- **Task instructions**: Return every line below in which "that" appears.

- **Dataset content**:
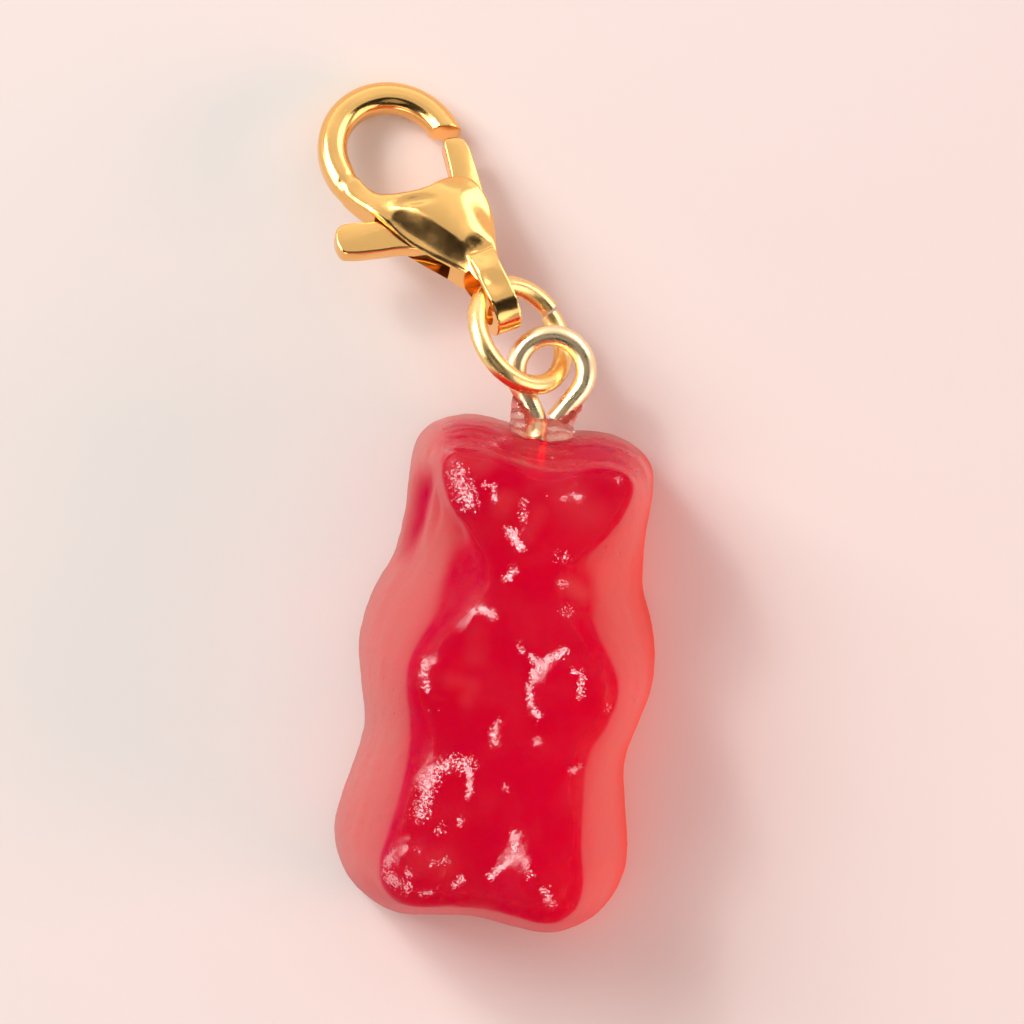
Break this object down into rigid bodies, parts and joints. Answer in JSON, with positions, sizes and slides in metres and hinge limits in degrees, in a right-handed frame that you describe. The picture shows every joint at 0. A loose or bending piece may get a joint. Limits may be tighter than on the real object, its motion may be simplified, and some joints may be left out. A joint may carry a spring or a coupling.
{
  "type": "gummy bear charm",
  "caption": "Clear red resin gummy bear lying on its flat back, with a screw eye in its head, a jump ring and a gold lobster clasp.",
  "frame": {"origin": "middle of the bear's flat back, on the surface that it lies on", "axes": "+Y from the feet to the head and on towards the clasp, +X to the right as seen from the front, +Z out of the moulded front"},
  "size_m": [0.0166, 0.0335, 0.0085],
  "materials": {
    "red_resin": "cast clear red resin, wet gloss on the moulded front and a satin, frosted flank",
    "clear_glue": "clear glue with small bubbles",
    "pale_gold": "pale gold plate, drawn wire",
    "polished_gold": "gold plate, polished wire",
    "clasp_gold": "gold-coloured stainless steel, cast, tumbled and polished"
  },
  "bodies": {
    "bear": {"bear": "red_resin", "glue": "clear_glue", "screw_eye": "pale_gold"},
    "ring": {"jump_ring": "polished_gold"},
    "clasp": {"clasp_body": "clasp_gold", "clasp_pin": "clasp_gold"},
    "lever": {"clasp_lever": "clasp_gold"}
  },
  "joints": [
    {"name": "ring_swing", "type": "hinge", "parent": "bear", "child": "ring", "pos_m": [0.00007, 0.01236, 0.00395], "axis": [0, 0, 1], "range_deg": [-35, 30]},
    {"name": "clasp_swing", "type": "hinge", "parent": "ring", "child": "clasp", "pos_m": [-0.00273, 0.01505, 0.00394], "axis": [0.5422, 0.4545, -0.7067], "range_deg": [0, 35]},
    {"name": "lever_open", "type": "hinge", "parent": "clasp", "child": "lever", "pos_m": [-0.0041, 0.01882, 0.00236], "axis": [0.0285, 0.4313, 0.9018], "range_deg": [0, 26], "stiffness_Nm_per_rad": 0.005, "springref_deg": -17.19}
  ]
}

- **Response to the task**:
Break this object down into rigid bodies, parts and joints. Answer in JSON, with positions, sizes and slides in metres and hinge limits in degrees, in a right-handed frame that you describe. The picture shows every joint at 0. A loose or bending piece may get a joint. Limits may be tighter than on the real object, its motion may be simplified, and some joints may be left out. A joint may carry a spring or a coupling.
  "frame": {"origin": "middle of the bear's flat back, on the surface that it lies on", "axes": "+Y from the feet to the head and on towards the clasp, +X to the right as seen from the front, +Z out of the moulded front"},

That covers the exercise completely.